К этому моменту в зале уже нарастал недовольный гул, грозящий превратиться в проклятия по адресу поучающего оратора. И я, сказав, что о третьем сегодняшнем совсем уж бесценном даре сообщу позже, и еще раз попросив не спешить с оценкой пения, а прослушать сначала хотя бы четыре-пять песен, вызвал на сцену Николая Александровича.
Встретила его, как говорится, жидкими аплодисментами наиболее вежливая часть зала. Но я оказался целиком прав. После пятой или, может быть, шестой песни обрушился настоящий шквал рукоплесканий, и затем уже они каждый раз занимали почти столько же времени, сколько предшествующая им песня…

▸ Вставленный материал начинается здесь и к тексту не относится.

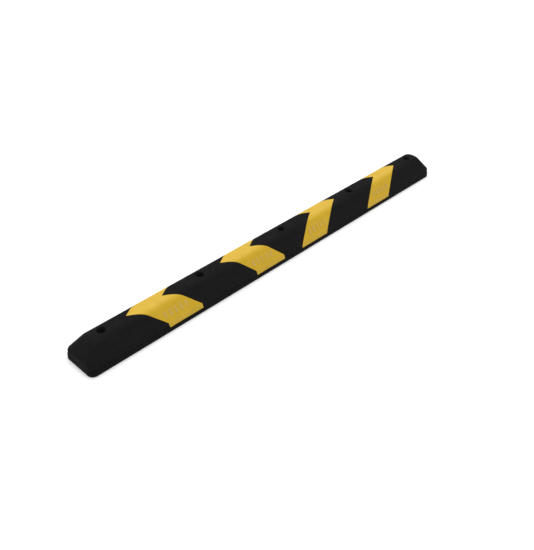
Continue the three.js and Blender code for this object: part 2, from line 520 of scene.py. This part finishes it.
# ---------------------------------------------------------------- body
def bar_blank():
    """The bar before its recesses, holes and pockets are cut, lofted from the ground to its flat top."""
    side_low = plinth_profile(HALF_WIDTH, SIDE)
    end_low = plinth_profile(HALF_LENGTH, END)
    end_foot = Vector((HALF_LENGTH - END["foot"], PLINTH_HEIGHT))
    end_high = upper_profile(HALF_LENGTH, END, crown_steps=40, shoulder_steps=12)
    half_length_at = height_lookup([end_foot] + end_high)
    pairs = [(end.x, side) for side, end in zip(side_low, end_low)]
    pairs += [(half_length_at(side.y), side) for side in upper_profile(HALF_WIDTH, SIDE)]
    levels = []
    for half_length, side in pairs:
        radius = min(CORNER_RADIUS, side.x - LEAST_END_FLAT)
        levels.append((side.y, half_length, side.x, radius))
    count = int((HALF_LENGTH - END["crown"] - CORNER_RADIUS) / STATION_STEP)
    stations = [i * STATION_STEP for i in range(-count, count + 1)]
    return loft("rubber_bar", levels, stations=stations)


def anchor_cutter(x):
    """A bore with a rolled mouth below, and a counterbore with a small floor fillet and a rolled rim."""
    angles = quarter_turn(5)
    mouth_x = BORE_RADIUS + RIM_RADIUS
    mouth_z = RIM_RADIUS - CLEAR
    floor_x = COUNTERBORE_RADIUS - SEAT_FILLET
    floor_z = SEAT_HEIGHT + SEAT_FILLET
    rim_x = COUNTERBORE_RADIUS + RIM_RADIUS
    rim_z = HEIGHT - RIM_RADIUS + CLEAR
    outline = [(0, -PAST), (mouth_x, -PAST)]
    outline += [(mouth_x - RIM_RADIUS * math.sin(a), mouth_z - RIM_RADIUS * math.cos(a)) for a in angles]
    outline.append((BORE_RADIUS, SEAT_HEIGHT))
    outline += [(floor_x + SEAT_FILLET * math.sin(a), floor_z - SEAT_FILLET * math.cos(a)) for a in angles]
    outline += [(rim_x - RIM_RADIUS * math.cos(a), rim_z + RIM_RADIUS * math.sin(a)) for a in angles]
    outline += [(rim_x, HEIGHT + PAST), (0, HEIGHT + PAST)]
    return lathe("anchor_cutter", outline, x)


def pocket_cutter(x):
    """An underside pocket with a rolled lip, sloped walls and a filleted roof."""
    def wall(z):
        share = z / POCKET_DEPTH
        return [a + (b - a) * share for a, b in zip(POCKET_MOUTH, POCKET_ROOF)]

    length, width, radius = wall(0)
    levels = [(-PAST, length + POCKET_LIP, width + POCKET_LIP, radius + POCKET_LIP)]
    for a in quarter_turn(5):
        z = POCKET_LIP * (1 - math.cos(a)) - CLEAR
        flare = POCKET_LIP * (1 - math.sin(a))
        length, width, radius = wall(z)
        levels.append((z, length + flare, width + flare, radius + flare))
    for a in quarter_turn(5):
        z = POCKET_DEPTH - POCKET_ROOF_FILLET * (1 - math.sin(a))
        draw = POCKET_ROOF_FILLET * (1 - math.cos(a))
        length, width, radius = wall(z)
        levels.append((z, length - draw, width - draw, radius - draw))
    return loft("pocket_cutter", levels, x, corner_steps=8)


def washer_centre(name):
    low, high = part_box(name)
    return (low + high) / 2


def build_body(anchor_x, tips):
    """The rubber bar with its chevron recesses, anchor holes and underside pockets."""
    body = bar_blank()
    cut(body, [recess_cutter(tip) for tip in tips])
    cut(body, [anchor_cutter(x) for x in anchor_x])
    bays = [(a + b) / 2 for a, b in zip(anchor_x, anchor_x[1:])]
    cut(body, [pocket_cutter(bay + sign * POCKET_OFFSET) for bay in bays for sign in (-1, 1)])
    mark_bores(body, anchor_x)
    smooth(body)
    return body


def mark_bores(body, anchor_x):
    """An attribute that is 1 on the walls of the anchor holes, where the material paints dust and painted
    light that lifts their shade.
    """
    values = []
    for vertex in body.data.vertices:
        x, y, z = vertex.co
        reach = min(math.hypot(x - anchor, y) for anchor in anchor_x)
        inside = reach < COUNTERBORE_RADIUS + 0.1 * MM and z > RIM_RADIUS / 2
        values.append(1.0 if inside else 0.0)
    layer = body.data.attributes.new("bored", "FLOAT", "POINT")
    layer.data.foreach_set("value", values)


def build_washer(name):
    """A stamped flat washer: rolled edges above, small broken edges below."""
    low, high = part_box(name)
    outer = (high.x - low.x) / 2
    hole = WASHER_HOLE_RADIUS
    outline = [(outer - WASHER_BURR, low.z), (outer, low.z + WASHER_BURR)]
    for a in quarter_turn(4):
        outline.append((outer - WASHER_ROLL * (1 - math.cos(a)), high.z - WASHER_ROLL * (1 - math.sin(a))))
    for a in quarter_turn(4):
        outline.append((hole + WASHER_ROLL * (1 - math.sin(a)), high.z - WASHER_ROLL * (1 - math.cos(a))))
    outline += [(hole, low.z + WASHER_BURR), (hole + WASHER_BURR, low.z)]
    piece = lathe(name + "_fine", outline, washer_centre(name).x, segments=96)
    smooth(piece)
    return piece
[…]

Это продолжалось более часа, и я решил дать отдохнуть Николаю Александровичу и завел речь о русской песне, предложив присылать записки с вопросами. Одна из первых была, помню, такой: «Почему мы не слышали до сих пор Николая Тюрина?» В ответ я стал говорить примерно то же, что написано в этой статье. Но через какое-то время пришла записка, предназначенная находившемуся также на сцене распорядителю, но по ошибке переданная мне. Какой-то близкий знакомый распорядителя обращался к нему с решительным требованием прекратить мою речь и пригласить на сцену певца. И, зачитав вслух эту записку, я сказал, что она доставила мне наибольшее удовлетворение…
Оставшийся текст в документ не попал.